But the question persists in many people’s minds: What exactly does a Living Trust do?
It is helpful to think of a Living Trust as a container (such as a glass) that one person passes to another. Everything inside of the glass (liquids, ice cubes, etc.) will be successfully passed to the other person. Everything that remains outside of the glass will not be passed on to them.
Funding is the process of adding your real and personal property – the “water” and “ice cubes” –to the Living Trust, so that they successfully make it to your beneficiaries.
See our article, I’ve Got My Living Trust, Now What Do I Do?
Three Essential Roles
A Living Trust has Three Essential Roles:
- The Grantor / Settlor / Creator – This is the person who Establishes the Living Trust.
- The Trustee – This is the Person who manages the affairs of the Trust for the benefit of someone else
- The Beneficiary – this is the ultimate recipient of the benefits of the Trust.
During your lifetime, when you set up a Trust, you serve all three roles. You are the Grantor – you created the Trust. You are the Trustee. And you are the Beneficiary during your lifetime.
During Incapacity – If you are incapacitated, but still alive, then you are still the Grantor and the Beneficiary.
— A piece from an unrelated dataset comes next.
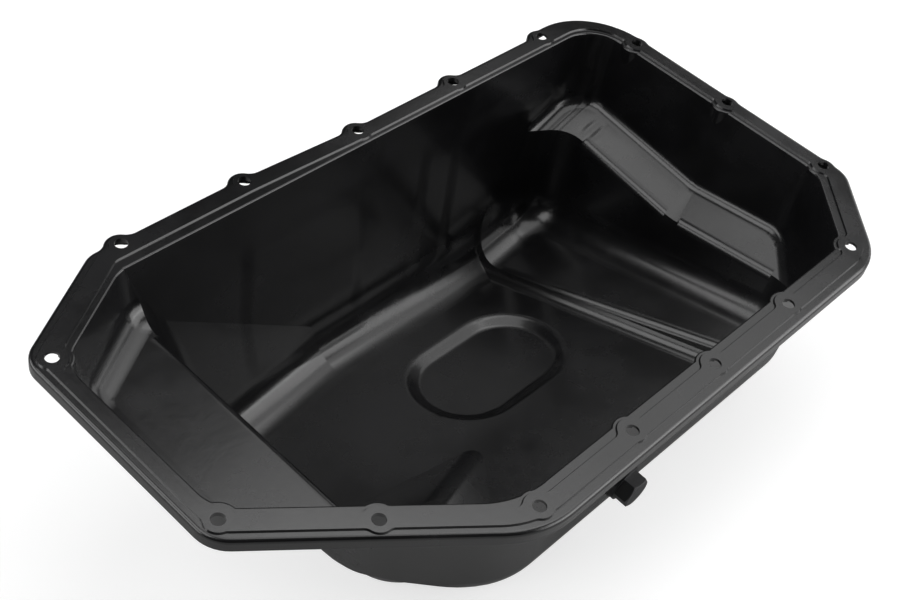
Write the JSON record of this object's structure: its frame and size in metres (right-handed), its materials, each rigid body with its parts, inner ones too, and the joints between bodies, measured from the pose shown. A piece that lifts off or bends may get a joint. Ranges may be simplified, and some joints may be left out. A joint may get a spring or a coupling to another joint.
{
  "type": "engine oil pan",
  "caption": "Pressed steel engine oil pan with a bolted bead rim, a shallow shelf, a deep sloping sump and a hex drain plug.",
  "frame": {"origin": "on the sealing plane, at the middle of the rim", "axes": "+Z normal to the sealing plane, up into the engine; +X along the crankshaft from the shallow shelf to the deep end; +Y to the side where the sump is deepest"},
  "size_m": [0.4588, 0.2631, 0.1467],
  "materials": {
    "pan_coat": "black satin electro-coat",
    "boss_coat": "black satin electro-coat",
    "plug_zinc": "black coated steel",
    "washer_metal": "dull crushed aluminium"
  },
  "bodies": {
    "root": {"oil_pan": "pan_coat", "drain_boss": "boss_coat", "drain_plug": "plug_zinc", "sealing_washer": "washer_metal"}
  },
  "joints": []
}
But someone else will need to be your Successor Trustee, to handle your affairs for your benefit – if you cannot do so.
After Death – Once you have passed on, your property then is managed by your Successor Trustee, for the benefit of your children or heirs (Beneficiaries).
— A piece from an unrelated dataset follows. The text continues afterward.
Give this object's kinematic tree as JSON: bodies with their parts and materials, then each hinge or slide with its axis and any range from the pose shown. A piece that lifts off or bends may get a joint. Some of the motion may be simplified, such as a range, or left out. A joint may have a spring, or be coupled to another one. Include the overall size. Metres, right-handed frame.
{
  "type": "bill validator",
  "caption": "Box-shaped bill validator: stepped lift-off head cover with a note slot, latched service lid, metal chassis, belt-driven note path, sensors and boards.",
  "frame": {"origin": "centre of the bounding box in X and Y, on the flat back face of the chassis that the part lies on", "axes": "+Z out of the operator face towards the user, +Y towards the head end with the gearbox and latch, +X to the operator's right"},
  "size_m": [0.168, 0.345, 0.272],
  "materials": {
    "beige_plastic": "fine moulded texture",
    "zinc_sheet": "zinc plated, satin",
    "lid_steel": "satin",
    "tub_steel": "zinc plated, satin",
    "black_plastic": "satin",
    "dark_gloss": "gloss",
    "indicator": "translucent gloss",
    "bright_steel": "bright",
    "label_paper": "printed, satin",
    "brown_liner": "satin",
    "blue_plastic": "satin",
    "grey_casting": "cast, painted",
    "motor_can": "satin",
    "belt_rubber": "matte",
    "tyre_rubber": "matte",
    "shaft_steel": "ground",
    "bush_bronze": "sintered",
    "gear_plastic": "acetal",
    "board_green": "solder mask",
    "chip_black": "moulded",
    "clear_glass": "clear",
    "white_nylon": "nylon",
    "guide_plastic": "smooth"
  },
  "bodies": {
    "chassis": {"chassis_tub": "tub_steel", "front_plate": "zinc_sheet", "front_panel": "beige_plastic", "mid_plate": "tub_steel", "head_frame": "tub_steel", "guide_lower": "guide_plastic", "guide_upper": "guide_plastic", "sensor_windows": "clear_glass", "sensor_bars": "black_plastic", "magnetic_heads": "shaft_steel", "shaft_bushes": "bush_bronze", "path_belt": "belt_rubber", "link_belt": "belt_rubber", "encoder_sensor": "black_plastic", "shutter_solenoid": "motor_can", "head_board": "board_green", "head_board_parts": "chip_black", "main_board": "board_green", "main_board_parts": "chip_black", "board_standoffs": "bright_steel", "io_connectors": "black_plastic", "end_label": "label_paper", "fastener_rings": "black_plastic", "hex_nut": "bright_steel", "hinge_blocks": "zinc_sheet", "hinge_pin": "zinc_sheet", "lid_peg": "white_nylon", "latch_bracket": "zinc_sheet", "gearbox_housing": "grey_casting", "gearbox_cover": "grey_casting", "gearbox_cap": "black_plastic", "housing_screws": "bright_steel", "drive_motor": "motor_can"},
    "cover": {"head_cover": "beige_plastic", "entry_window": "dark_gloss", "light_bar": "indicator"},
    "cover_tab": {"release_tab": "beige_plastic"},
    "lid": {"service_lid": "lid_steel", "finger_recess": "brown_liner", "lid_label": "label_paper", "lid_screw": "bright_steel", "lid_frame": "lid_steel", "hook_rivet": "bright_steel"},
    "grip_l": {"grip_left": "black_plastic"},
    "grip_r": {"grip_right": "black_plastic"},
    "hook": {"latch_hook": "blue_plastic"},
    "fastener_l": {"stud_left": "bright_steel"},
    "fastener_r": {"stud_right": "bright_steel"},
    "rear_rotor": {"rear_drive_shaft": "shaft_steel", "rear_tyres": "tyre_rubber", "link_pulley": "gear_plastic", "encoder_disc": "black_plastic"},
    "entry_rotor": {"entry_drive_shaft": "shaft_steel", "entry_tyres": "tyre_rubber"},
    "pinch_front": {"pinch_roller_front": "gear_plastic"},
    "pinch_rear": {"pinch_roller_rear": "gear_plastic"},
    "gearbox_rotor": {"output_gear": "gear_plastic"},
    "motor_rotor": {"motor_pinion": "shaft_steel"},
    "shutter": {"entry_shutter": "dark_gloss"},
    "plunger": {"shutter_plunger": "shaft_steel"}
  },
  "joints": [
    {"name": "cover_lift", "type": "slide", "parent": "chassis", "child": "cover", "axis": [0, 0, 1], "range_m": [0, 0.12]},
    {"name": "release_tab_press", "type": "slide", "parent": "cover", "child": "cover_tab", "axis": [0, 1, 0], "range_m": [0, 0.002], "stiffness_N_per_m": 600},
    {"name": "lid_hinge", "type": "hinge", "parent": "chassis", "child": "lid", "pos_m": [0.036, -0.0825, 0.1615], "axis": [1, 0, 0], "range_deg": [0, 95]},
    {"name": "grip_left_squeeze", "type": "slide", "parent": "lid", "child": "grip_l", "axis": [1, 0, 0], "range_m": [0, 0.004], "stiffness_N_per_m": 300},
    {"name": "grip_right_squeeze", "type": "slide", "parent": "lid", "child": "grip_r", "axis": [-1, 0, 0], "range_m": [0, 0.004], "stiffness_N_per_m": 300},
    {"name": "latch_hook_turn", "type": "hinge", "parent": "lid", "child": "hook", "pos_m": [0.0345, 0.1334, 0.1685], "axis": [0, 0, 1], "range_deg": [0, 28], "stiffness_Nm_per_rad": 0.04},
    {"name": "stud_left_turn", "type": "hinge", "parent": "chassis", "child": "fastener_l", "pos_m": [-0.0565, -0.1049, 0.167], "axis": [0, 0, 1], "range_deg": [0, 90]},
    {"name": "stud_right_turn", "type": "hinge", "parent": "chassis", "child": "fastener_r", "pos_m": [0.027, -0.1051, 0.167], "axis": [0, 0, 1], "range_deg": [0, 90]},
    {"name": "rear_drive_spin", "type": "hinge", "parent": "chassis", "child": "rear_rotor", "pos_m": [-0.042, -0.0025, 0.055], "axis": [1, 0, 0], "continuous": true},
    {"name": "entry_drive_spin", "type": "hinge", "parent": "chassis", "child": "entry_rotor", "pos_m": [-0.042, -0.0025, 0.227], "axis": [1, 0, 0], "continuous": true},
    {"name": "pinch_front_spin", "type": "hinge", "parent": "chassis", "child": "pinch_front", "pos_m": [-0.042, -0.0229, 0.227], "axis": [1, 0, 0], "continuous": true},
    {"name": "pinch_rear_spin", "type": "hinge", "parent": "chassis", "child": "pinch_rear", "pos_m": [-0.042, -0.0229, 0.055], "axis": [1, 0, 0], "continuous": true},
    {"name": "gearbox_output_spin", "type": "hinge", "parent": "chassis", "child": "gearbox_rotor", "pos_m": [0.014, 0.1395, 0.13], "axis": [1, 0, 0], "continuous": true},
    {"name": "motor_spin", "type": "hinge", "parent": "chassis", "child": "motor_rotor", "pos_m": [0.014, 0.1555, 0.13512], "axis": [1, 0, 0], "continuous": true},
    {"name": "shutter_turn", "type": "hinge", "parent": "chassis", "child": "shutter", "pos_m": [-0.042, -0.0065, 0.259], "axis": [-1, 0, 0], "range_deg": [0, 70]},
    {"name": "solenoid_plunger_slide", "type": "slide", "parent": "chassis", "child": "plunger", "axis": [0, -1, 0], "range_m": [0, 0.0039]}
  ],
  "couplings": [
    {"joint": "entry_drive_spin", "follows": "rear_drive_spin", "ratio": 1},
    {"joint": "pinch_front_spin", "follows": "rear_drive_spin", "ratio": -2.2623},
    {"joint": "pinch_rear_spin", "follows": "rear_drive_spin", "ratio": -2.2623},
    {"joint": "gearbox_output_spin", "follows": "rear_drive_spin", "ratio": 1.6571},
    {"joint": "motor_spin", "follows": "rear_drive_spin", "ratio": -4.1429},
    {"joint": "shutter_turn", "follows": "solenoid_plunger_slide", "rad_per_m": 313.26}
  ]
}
|During Incapacity||YOU||Successor Trustee||YOU|
|After Death||YOU||Successor Trustee||Children/Heirs|
During the Settlor’s lifetime, the Living Trust is completely revocable. This means that the person who created the Living Trust can alter, amend, or revoke the Living Trust during his or her lifetime.
Upon the Incapacity or Death of the Settlor, the Living Trust becomes irrevocable. This means the Living Trust can no longer be altered, amended, or revoked without court permission.
The Joint Husband and Wife Living Trust (A-B Trust)
Often a husband and wife will jointly settle (create) a Living Trust, which is commonly known as an A-B Trust.
Upon the death of the first spouse, the Living Trust splits in to two (2) separate and distinct trusts.
The Survivor’s Trust (Trust A) is also known as the Marital Trust. This Trust remains revocable during the Surviving Spouse’s lifetime. The Surviving Spouse has unlimited use of Trust A’s Principal and Income during their life, and is free to add or remove beneficiaries of Trust A.
The Bypass Trust (Trust B) is also known as the Credit Shelter Trust. This Trust becomes irrevocable upon the death of the first spouse to die. The Surviving Spouse is entitled to All Income from Trust B, but may invade the Principal only for specified purposes, such as for their health, maintenance or welfare. This is known as an Ascertainable Standard, and is required if the Surviving Spouse continues to serve as Trustee of Trust B.
Upon the death of the second spouse, Trust B is distributed outright to its stated beneficiaries. If planning is done properly, Trust B should distribute without being subject to Estate Taxes.
At this time, Trust A can either be (1) Folded into Trust B and distributed according to the terms of Trust B, or (2) Distributed to the beneficiaries that the Surviving Spouse has chosen during their lifetime.
|During Joint Lifetime||H & W||H & W||H & W|
|First Spouse Dies||H & W||Surviving Spouse||Surviving Spouse|
|Second Spouse Dies||H & W||Successor Trustee||Children/Heirs|
The Critical Requirement of Trust Settlement
The process of dividing the Living Trust into Trust A and Trust B is commonly referred to as the Trust Settlement process. This is a critical process that cannot be skipped.
When one spouse dies, and a fully-funded Living Trust is in place, there is still work that needs to be done. While the assets funded to the Living Trust should not have to be Probated, ignoring this Trust Settlement until the Surviving Spouse dies can have disastrous results for the beneficiaries.
Failing to properly divide the Living Trust upon the death of the first spouse can (in some cases) cause you to lose the Estate Tax exemptions that might otherwise be available. It can also cause major headaches when property is distributed to the Beneficiaries.
It is important to remember that while a Living Trust has many benefits, it is important to use it in the manner it was designed.
A properly funded Living Trust is the cornerstone of a comprehensive Estate Plan. It provides greater flexibility than a simple Will, and helps streamline the Estate Administration process, while keeping costs to a minimum.